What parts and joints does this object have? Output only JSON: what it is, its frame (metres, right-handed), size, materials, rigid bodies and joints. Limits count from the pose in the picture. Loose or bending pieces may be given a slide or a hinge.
* * * *
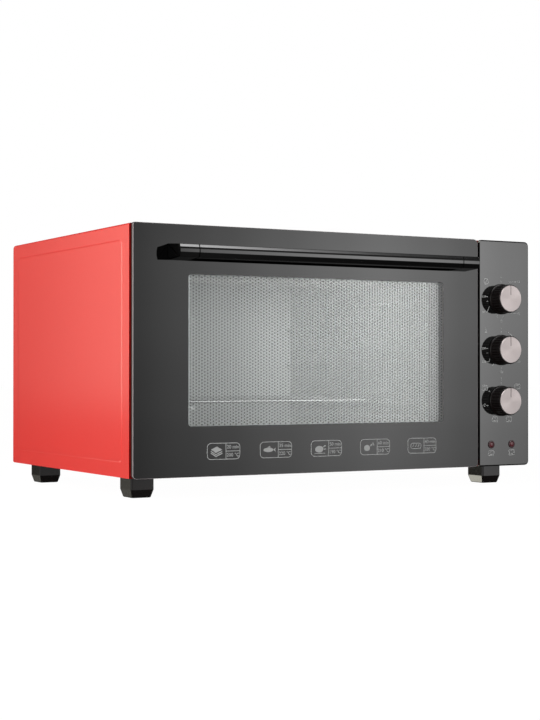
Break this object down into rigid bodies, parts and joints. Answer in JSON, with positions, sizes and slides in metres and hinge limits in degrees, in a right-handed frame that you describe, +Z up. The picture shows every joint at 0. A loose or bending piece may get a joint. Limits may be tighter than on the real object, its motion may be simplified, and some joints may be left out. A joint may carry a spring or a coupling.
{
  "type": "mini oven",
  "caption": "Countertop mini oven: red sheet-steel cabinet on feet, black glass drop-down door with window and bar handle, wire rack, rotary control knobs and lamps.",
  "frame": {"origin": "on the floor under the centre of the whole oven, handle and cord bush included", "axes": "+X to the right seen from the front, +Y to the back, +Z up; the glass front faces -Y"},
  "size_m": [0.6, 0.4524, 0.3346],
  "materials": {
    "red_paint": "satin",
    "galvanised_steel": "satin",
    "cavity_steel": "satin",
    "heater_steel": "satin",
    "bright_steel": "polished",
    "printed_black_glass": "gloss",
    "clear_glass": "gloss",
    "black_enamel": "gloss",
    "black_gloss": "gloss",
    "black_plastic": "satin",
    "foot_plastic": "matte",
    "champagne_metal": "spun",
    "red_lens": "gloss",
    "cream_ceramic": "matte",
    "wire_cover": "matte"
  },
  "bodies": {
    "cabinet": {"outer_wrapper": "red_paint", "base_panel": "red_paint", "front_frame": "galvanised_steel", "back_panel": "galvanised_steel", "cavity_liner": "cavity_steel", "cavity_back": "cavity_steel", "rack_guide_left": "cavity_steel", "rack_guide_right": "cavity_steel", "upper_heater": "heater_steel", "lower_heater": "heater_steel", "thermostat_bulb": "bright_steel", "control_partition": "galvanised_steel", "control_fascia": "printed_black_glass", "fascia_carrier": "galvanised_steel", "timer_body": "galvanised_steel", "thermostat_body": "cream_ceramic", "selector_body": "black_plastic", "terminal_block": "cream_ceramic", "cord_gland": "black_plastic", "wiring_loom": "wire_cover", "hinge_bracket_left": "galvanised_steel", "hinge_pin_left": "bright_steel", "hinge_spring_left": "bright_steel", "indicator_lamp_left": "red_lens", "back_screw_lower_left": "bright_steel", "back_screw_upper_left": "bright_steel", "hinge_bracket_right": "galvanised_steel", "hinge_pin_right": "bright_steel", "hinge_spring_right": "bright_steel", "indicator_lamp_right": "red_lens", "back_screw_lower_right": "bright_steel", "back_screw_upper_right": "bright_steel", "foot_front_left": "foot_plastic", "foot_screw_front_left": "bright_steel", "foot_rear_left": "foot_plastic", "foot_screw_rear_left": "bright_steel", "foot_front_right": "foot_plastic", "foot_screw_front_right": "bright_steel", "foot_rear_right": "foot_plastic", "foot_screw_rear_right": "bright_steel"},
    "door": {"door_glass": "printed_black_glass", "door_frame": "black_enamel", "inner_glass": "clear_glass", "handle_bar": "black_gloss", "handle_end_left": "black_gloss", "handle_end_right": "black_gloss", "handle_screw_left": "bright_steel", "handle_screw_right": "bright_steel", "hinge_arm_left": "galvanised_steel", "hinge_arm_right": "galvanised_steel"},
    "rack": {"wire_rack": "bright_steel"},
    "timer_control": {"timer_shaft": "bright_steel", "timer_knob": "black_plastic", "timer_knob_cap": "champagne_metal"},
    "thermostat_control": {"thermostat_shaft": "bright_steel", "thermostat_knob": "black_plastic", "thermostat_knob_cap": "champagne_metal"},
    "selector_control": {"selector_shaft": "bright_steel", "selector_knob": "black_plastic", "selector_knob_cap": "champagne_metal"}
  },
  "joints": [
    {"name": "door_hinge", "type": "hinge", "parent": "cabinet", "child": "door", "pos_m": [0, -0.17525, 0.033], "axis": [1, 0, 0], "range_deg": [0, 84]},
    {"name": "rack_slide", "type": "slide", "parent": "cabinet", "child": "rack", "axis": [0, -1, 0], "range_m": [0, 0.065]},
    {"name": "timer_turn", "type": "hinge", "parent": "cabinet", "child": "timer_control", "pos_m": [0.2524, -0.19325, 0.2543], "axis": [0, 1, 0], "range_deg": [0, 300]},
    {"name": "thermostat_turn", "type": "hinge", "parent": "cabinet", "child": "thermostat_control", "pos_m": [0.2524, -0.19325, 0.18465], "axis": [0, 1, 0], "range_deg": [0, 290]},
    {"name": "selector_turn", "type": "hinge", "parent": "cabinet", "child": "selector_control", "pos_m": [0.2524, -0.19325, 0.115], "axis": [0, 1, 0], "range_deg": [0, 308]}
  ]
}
* * * *
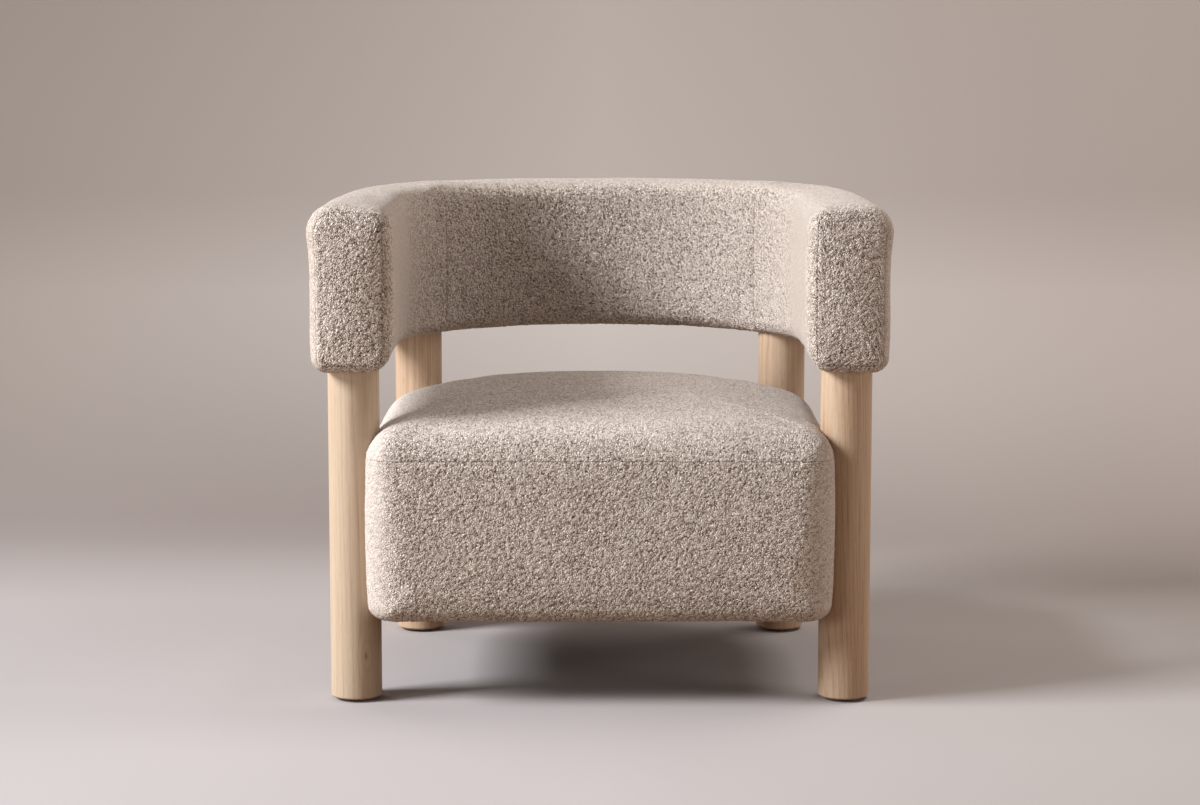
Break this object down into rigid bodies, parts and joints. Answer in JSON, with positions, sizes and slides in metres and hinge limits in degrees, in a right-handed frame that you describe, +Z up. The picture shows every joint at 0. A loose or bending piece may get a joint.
* * * *
→ **Exercise details**:
Work out how many lines of the data hold the string "materials". Reply with that number alone.

→ **Response**:
2